## Task instructions:
Each line that follows is to be retyped exactly.

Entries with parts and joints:
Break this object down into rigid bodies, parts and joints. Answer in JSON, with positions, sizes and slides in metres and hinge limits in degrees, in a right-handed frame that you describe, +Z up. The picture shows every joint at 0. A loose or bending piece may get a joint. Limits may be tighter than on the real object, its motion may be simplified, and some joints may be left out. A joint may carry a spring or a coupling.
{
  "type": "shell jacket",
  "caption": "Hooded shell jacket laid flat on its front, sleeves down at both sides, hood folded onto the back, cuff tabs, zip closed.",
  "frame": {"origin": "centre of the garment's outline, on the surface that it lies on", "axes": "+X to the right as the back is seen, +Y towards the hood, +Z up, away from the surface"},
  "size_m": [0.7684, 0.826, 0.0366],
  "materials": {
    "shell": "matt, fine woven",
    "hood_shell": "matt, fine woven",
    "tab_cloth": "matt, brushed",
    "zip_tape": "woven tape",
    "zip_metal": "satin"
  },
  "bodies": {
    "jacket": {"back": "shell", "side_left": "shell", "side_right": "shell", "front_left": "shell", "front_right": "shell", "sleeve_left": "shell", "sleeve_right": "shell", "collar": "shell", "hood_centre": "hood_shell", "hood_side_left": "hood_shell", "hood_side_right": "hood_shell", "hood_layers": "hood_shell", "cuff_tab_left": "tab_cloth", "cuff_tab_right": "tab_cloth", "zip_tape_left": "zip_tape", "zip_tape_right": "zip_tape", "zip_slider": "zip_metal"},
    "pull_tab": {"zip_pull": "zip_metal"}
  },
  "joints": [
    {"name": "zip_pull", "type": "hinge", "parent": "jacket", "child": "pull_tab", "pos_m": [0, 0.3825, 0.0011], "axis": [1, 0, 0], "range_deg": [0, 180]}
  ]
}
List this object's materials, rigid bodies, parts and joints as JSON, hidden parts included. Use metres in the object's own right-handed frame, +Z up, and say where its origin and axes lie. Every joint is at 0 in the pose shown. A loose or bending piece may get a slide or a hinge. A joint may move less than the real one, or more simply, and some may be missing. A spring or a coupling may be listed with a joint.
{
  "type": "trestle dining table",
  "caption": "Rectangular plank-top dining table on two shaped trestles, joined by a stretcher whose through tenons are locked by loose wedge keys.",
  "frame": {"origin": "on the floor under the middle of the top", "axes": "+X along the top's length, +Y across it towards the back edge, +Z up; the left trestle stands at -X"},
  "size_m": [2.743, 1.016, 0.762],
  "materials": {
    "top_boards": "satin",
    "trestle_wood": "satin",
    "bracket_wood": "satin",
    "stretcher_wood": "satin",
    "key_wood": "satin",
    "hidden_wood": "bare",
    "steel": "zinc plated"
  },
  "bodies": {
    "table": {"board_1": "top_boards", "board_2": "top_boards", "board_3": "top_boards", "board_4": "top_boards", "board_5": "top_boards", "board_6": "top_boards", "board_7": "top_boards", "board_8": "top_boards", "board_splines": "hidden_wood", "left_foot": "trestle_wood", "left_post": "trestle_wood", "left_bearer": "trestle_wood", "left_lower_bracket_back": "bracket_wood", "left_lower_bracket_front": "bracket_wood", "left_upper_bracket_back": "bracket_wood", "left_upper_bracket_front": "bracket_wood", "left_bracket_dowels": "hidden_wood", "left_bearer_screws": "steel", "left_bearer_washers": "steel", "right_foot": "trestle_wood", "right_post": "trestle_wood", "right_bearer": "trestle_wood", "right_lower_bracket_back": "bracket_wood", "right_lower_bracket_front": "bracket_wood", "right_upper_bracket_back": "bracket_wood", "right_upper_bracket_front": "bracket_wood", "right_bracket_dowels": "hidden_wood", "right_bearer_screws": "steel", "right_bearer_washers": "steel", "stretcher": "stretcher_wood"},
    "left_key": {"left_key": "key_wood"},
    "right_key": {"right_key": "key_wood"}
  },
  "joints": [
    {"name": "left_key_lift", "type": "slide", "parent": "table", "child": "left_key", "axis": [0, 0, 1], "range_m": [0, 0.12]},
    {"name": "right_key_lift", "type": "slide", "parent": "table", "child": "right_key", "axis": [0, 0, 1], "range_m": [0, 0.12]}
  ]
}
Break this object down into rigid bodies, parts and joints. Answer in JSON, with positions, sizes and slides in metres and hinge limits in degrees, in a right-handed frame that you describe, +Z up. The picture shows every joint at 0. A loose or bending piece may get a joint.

## Correct answer:
Break this object down into rigid bodies, parts and joints. Answer in JSON, with positions, sizes and slides in metres and hinge limits in degrees, in a right-handed frame that you describe, +Z up. The picture shows every joint at 0. A loose or bending piece may get a joint. Limits may be tighter than on the real object, its motion may be simplified, and some joints may be left out. A joint may carry a spring or a coupling.
{
  "type": "shell jacket",
  "caption": "Hooded shell jacket laid flat on its front, sleeves down at both sides, hood folded onto the back, cuff tabs, zip closed.",
  "frame": {"origin": "centre of the garment's outline, on the surface that it lies on", "axes": "+X to the right as the back is seen, +Y towards the hood, +Z up, away from the surface"},
  "size_m": [0.7684, 0.826, 0.0366],
  "materials": {
    "shell": "matt, fine woven",
    "hood_shell": "matt, fine woven",
    "tab_cloth": "matt, brushed",
    "zip_tape": "woven tape",
    "zip_metal": "satin"
  },
  "bodies": {
    "jacket": {"back": "shell", "side_left": "shell", "side_right": "shell", "front_left": "shell", "front_right": "shell", "sleeve_left": "shell", "sleeve_right": "shell", "collar": "shell", "hood_centre": "hood_shell", "hood_side_left": "hood_shell", "hood_side_right": "hood_shell", "hood_layers": "hood_shell", "cuff_tab_left": "tab_cloth", "cuff_tab_right": "tab_cloth", "zip_tape_left": "zip_tape", "zip_tape_right": "zip_tape", "zip_slider": "zip_metal"},
    "pull_tab": {"zip_pull": "zip_metal"}
  },
  "joints": [
    {"name": "zip_pull", "type": "hinge", "parent": "jacket", "child": "pull_tab", "pos_m": [0, 0.3825, 0.0011], "axis": [1, 0, 0], "range_deg": [0, 180]}
  ]
}
List this object's materials, rigid bodies, parts and joints as JSON, hidden parts included. Use metres in the object's own right-handed frame, +Z up, and say where its origin and axes lie. Every joint is at 0 in the pose shown. A loose or bending piece may get a slide or a hinge. A joint may move less than the real one, or more simply, and some may be missing. A spring or a coupling may be listed with a joint.
{
  "type": "trestle dining table",
  "caption": "Rectangular plank-top dining table on two shaped trestles, joined by a stretcher whose through tenons are locked by loose wedge keys.",
  "frame": {"origin": "on the floor under the middle of the top", "axes": "+X along the top's length, +Y across it towards the back edge, +Z up; the left trestle stands at -X"},
  "size_m": [2.743, 1.016, 0.762],
  "materials": {
    "top_boards": "satin",
    "trestle_wood": "satin",
    "bracket_wood": "satin",
    "stretcher_wood": "satin",
    "key_wood": "satin",
    "hidden_wood": "bare",
    "steel": "zinc plated"
  },
  "bodies": {
    "table": {"board_1": "top_boards", "board_2": "top_boards", "board_3": "top_boards", "board_4": "top_boards", "board_5": "top_boards", "board_6": "top_boards", "board_7": "top_boards", "board_8": "top_boards", "board_splines": "hidden_wood", "left_foot": "trestle_wood", "left_post": "trestle_wood", "left_bearer": "trestle_wood", "left_lower_bracket_back": "bracket_wood", "left_lower_bracket_front": "bracket_wood", "left_upper_bracket_back": "bracket_wood", "left_upper_bracket_front": "bracket_wood", "left_bracket_dowels": "hidden_wood", "left_bearer_screws": "steel", "left_bearer_washers": "steel", "right_foot": "trestle_wood", "right_post": "trestle_wood", "right_bearer": "trestle_wood", "right_lower_bracket_back": "bracket_wood", "right_lower_bracket_front": "bracket_wood", "right_upper_bracket_back": "bracket_wood", "right_upper_bracket_front": "bracket_wood", "right_bracket_dowels": "hidden_wood", "right_bearer_screws": "steel", "right_bearer_washers": "steel", "stretcher": "stretcher_wood"},
    "left_key": {"left_key": "key_wood"},
    "right_key": {"right_key": "key_wood"}
  },
  "joints": [
    {"name": "left_key_lift", "type": "slide", "parent": "table", "child": "left_key", "axis": [0, 0, 1], "range_m": [0, 0.12]},
    {"name": "right_key_lift", "type": "slide", "parent": "table", "child": "right_key", "axis": [0, 0, 1], "range_m": [0, 0.12]}
  ]
}
Break this object down into rigid bodies, parts and joints. Answer in JSON, with positions, sizes and slides in metres and hinge limits in degrees, in a right-handed frame that you describe, +Z up. The picture shows every joint at 0. A loose or bending piece may get a joint.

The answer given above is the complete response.